(Given data)
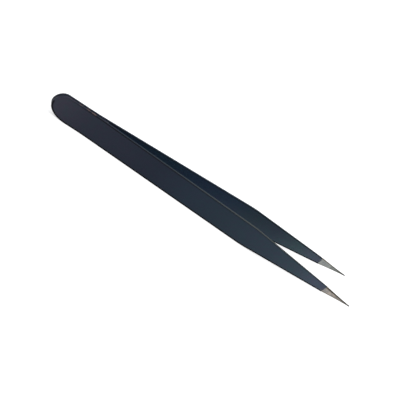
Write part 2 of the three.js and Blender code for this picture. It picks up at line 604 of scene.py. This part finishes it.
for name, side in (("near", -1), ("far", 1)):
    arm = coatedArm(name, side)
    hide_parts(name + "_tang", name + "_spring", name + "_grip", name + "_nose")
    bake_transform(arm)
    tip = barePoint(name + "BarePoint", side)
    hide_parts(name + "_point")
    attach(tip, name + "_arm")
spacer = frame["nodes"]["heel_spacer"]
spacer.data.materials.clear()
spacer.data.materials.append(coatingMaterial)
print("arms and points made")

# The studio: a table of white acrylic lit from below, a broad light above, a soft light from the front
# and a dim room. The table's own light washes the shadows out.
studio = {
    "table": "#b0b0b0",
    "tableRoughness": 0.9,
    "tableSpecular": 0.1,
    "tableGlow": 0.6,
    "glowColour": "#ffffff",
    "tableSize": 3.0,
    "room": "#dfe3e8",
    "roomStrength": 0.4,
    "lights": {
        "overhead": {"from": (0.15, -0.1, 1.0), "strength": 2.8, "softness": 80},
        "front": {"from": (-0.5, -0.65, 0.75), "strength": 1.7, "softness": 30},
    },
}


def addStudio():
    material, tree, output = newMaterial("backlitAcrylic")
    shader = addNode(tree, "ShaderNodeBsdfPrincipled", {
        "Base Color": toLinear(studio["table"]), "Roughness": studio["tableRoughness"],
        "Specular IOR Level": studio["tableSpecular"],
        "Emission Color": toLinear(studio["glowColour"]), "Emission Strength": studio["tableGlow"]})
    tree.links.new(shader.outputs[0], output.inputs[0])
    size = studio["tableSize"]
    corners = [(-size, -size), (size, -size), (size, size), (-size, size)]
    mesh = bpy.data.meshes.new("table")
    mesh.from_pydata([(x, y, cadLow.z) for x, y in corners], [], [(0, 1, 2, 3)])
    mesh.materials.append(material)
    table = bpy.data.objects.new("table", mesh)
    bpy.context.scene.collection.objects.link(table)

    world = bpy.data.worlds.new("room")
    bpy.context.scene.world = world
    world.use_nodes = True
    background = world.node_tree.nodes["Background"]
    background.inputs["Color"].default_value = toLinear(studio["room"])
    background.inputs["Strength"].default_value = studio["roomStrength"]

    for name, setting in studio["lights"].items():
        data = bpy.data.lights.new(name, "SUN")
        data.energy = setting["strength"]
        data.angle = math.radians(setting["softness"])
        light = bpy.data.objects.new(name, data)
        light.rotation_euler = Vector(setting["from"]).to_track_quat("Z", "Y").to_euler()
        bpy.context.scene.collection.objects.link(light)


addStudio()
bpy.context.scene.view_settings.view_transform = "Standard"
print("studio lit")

(Objective) Using the data above, reproduce every line exactly.

(Expected answer)
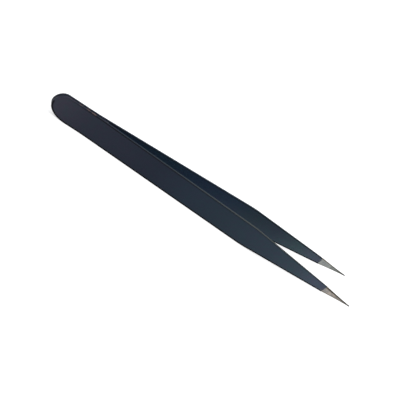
Write part 2 of the three.js and Blender code for this picture. It picks up at line 604 of scene.py. This part finishes it.
for name, side in (("near", -1), ("far", 1)):
    arm = coatedArm(name, side)
    hide_parts(name + "_tang", name + "_spring", name + "_grip", name + "_nose")
    bake_transform(arm)
    tip = barePoint(name + "BarePoint", side)
    hide_parts(name + "_point")
    attach(tip, name + "_arm")
spacer = frame["nodes"]["heel_spacer"]
spacer.data.materials.clear()
spacer.data.materials.append(coatingMaterial)
print("arms and points made")

# The studio: a table of white acrylic lit from below, a broad light above, a soft light from the front
# and a dim room. The table's own light washes the shadows out.
studio = {
    "table": "#b0b0b0",
    "tableRoughness": 0.9,
    "tableSpecular": 0.1,
    "tableGlow": 0.6,
    "glowColour": "#ffffff",
    "tableSize": 3.0,
    "room": "#dfe3e8",
    "roomStrength": 0.4,
    "lights": {
        "overhead": {"from": (0.15, -0.1, 1.0), "strength": 2.8, "softness": 80},
        "front": {"from": (-0.5, -0.65, 0.75), "strength": 1.7, "softness": 30},
    },
}


def addStudio():
    material, tree, output = newMaterial("backlitAcrylic")
    shader = addNode(tree, "ShaderNodeBsdfPrincipled", {
        "Base Color": toLinear(studio["table"]), "Roughness": studio["tableRoughness"],
        "Specular IOR Level": studio["tableSpecular"],
        "Emission Color": toLinear(studio["glowColour"]), "Emission Strength": studio["tableGlow"]})
    tree.links.new(shader.outputs[0], output.inputs[0])
    size = studio["tableSize"]
    corners = [(-size, -size), (size, -size), (size, size), (-size, size)]
    mesh = bpy.data.meshes.new("table")
    mesh.from_pydata([(x, y, cadLow.z) for x, y in corners], [], [(0, 1, 2, 3)])
    mesh.materials.append(material)
    table = bpy.data.objects.new("table", mesh)
    bpy.context.scene.collection.objects.link(table)

    world = bpy.data.worlds.new("room")
    bpy.context.scene.world = world
    world.use_nodes = True
    background = world.node_tree.nodes["Background"]
    background.inputs["Color"].default_value = toLinear(studio["room"])
    background.inputs["Strength"].default_value = studio["roomStrength"]

    for name, setting in studio["lights"].items():
        data = bpy.data.lights.new(name, "SUN")
        data.energy = setting["strength"]
        data.angle = math.radians(setting["softness"])
        light = bpy.data.objects.new(name, data)
        light.rotation_euler = Vector(setting["from"]).to_track_quat("Z", "Y").to_euler()
        bpy.context.scene.collection.objects.link(light)


addStudio()
bpy.context.scene.view_settings.view_transform = "Standard"
print("studio lit")